Welches Gefühl entsteht, wenn man nichts erwartet und sich am Ende herausstellt, dass genau diese Erwartung in Erfüllung geht? Leere? Enttäuschung? Gleichgültigkeit?

Als der Abspann des neuesten Indiana Jones-Steifens über die Kinoleinwand flimmerte, war es ein Mix aus allen drei Elementen, gewürzt mit einer Prise Erstaunen. Erstaunen deshalb, weil es George Lucas wieder einmal geschafft hat, die Fortsetzung eines absoluten Kult-Franchises mit einem dermaßen trivialen Drehbuch zu füttern, dass selbst die neueren Star Wars-Verfilmungen wie tiefgründig inspirierte Meisterwerke modernen Storytellings wirken.

Von Erdhörnchen und anderen Belanglosigkeiten

Doch nicht nur Mr. Lucas lädt zur Verwunderung ein. Auch sein Gegenpart auf dem Regiestuhl weiß zu überraschen -- und damit meine ich keinesfalls eine Überraschung positiver Art. Spielbergs Regieleistung ähnelt eher einem Geburtstagsgeschenk, auf das man sich schon ewig freut und das nach dem Auspacken in einer grandiosen Enttäuschung ausufert. Denn während ich bislang der Meinung war, dass ein Spielberg-Film per se nicht belanglos geraten kann, hat mich Indy 4 schmerzhaft eines Besseren belehrt. Statt bahnbrechenden Ideen oder wenigstens die Rückkehr zum geliebten Charme der 80er Jahre bietet der Altmeister vor allem zwei Dinge: Wiedergekäute Standardkost, die mittlerweile jeder frisch gebackene Jungregisseur besser hinbekommt und jede Menge schlecht animierter Erdhörnchen.

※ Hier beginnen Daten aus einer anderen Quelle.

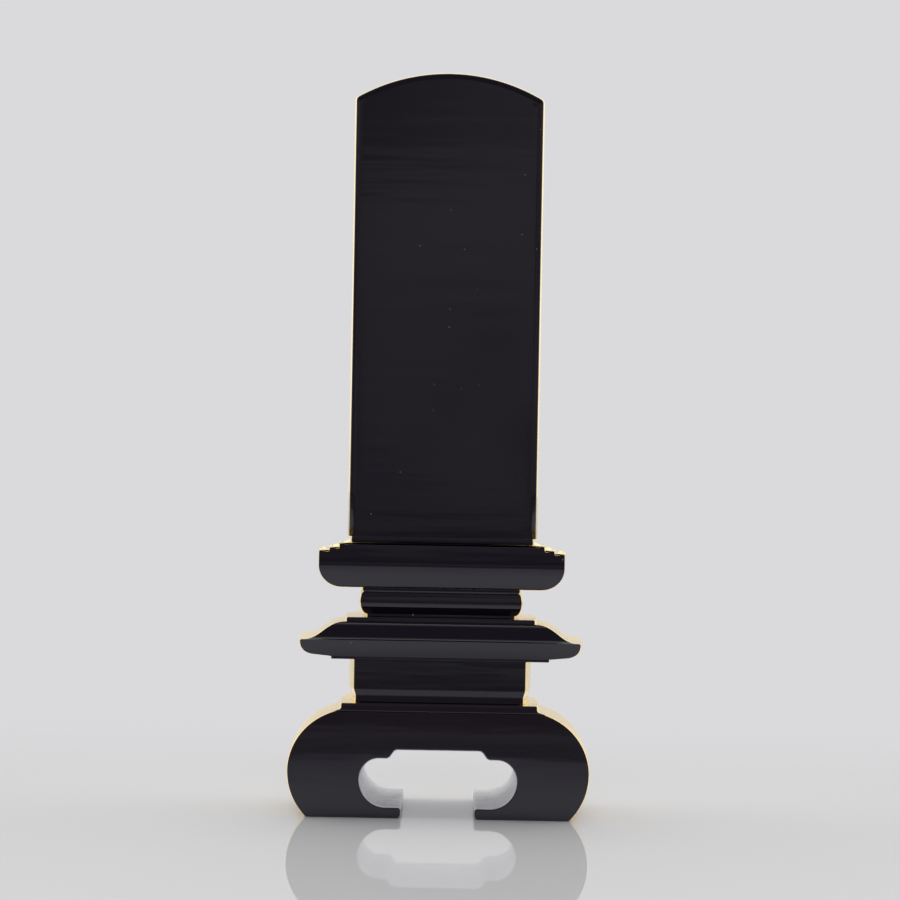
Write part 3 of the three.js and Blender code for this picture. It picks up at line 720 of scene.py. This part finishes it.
class Row:
    """One row of petals: its plan, its petals and the heights between which it stands."""

    def __init__(self, node_name, petals, drop):
        low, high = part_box(node_name)
        self.node_name = node_name
        self.corner_x = high.x - lotus_draw
        self.back = high.y - back_skin
        self.low, self.high = low.z, high.z
        self.petals = petals
        right = side_and_front(
            high.x - petal_swell, self.back, -low.y - petal_swell, lotus_draw, np.linspace(1, 0, 60), 239,
        )
        self.points = np.array(right + [(-x, y) for x, y in reversed(right[:-1])])
        self.out = -outward_normals(self.points, (0.0, 1.0))
        self.out[0] = (1.0, 0.0)
        lengths = lengths_along(self.points)
        self.length = lengths[-1]
        self.share = lengths / self.length
        turns = np.linspace(-math.pi / 2, math.pi / 2, STEPS_PER_PETAL + 1)[1:]
        shares = (np.arange(petals + 1)[:, None] + 0.5 * np.sin(turns)).ravel() / petals
        clear_of_ends = (shares > END_MARGIN) & (shares < 1 - END_MARGIN)
        self.shares = np.concatenate([[0.0], shares[clear_of_ends], [1.0]])
        self.across = np.abs(2 * ((self.shares * petals + 0.5) % 1.0) - 1)
        self.rim = self.high - drop * (0.26 * self.across**0.8 + 0.74 * self.across**2.8)

    def at(self, offset, shares=None):
        """Plan points, moved out by an offset and no further back than the row's plane back."""
        shares = self.shares if shares is None else shares
        base, out = (sampled(shares, self.share, rows) for rows in (self.points, self.out))
        moved = base + out * np.broadcast_to(offset, shares.shape)[:, None]
        moved[:, 1] = np.minimum(moved[:, 1], self.back)
        return moved

    def carving(self, z):
        """How far the petals stand out at a height: a full belly, a rib, a raised edge and a curled tip."""
        a = self.across
        below_rim = self.rim - z
        from_edge = np.minimum((1 - a) * self.length / self.petals / 2, below_rim)
        belly = petal_swell * 0.84 * np.sqrt(np.maximum(1 - a**2.2, 0))
        edge = petal_edge * hump(from_edge, 0.4 * MM, 0.34 * MM)
        hollow = petal_edge * hump(from_edge, 1.2 * MM, 0.42 * MM)
        rib = petal_rib * hump(a, 0.0, 0.09) * np.clip((below_rim - 0.9 * MM) / (1.2 * MM), 0, 1)
        curl = petal_curl * hump(a, 0.0, 0.32) * np.clip(1 - below_rim / (2.6 * MM), 0, 1) ** 2
        return np.minimum(belly + edge - hollow + rib + curl, petal_swell)


outer_row = Row("lotus_bowl", 10, 3.6 * MM)
middle_row = Row("lotus_middle_petals", 9, 2.6 * MM)
upper_row = Row("lotus_upper_petals", 8, 1.6 * MM)

board_low, board_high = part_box("tablet_board")
slab_low, slab_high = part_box("seed_pod_slab")
tenon_bottom = board_low.z
tenon_middle = Vector((0.0, (board_low.y + board_high.y) / 2))
mortise_half = np.array([9.3, 3.1]) * MM
mortise_bottom = tenon_bottom - 0.5 * MM


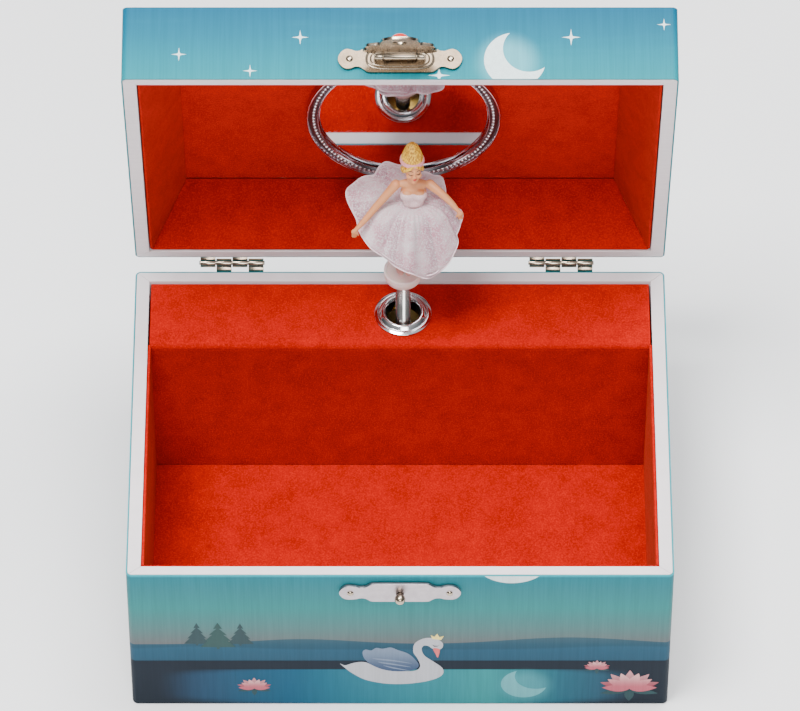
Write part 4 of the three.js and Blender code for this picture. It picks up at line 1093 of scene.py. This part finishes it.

Die Akzente, die Spielberg in früheren Werken setzen konnte, fehlen völlig. Vielmehr hat man hier den Eindruck, als wollte der Regisseur schnellstmöglich das Thema Indiana Jones abhaken und bloß nie wieder darauf angesprochen werden.

Vom Problemrentner zum Retter

Aber da gibt es auch Lichtblicke im großen Becken des kollektiven Gesichterziehens. Es darf als ausgesprochen kurios gelten, dass ausgerechnet der Part, den ich im Vorfeld als Problemkind des Films eingestuft hätte, den besten Eindruck hinterlässt und den Film über weite Strecken vor der völligen Belanglosigkeit rettet. Der Name des Rettungsankers: Harrison Ford.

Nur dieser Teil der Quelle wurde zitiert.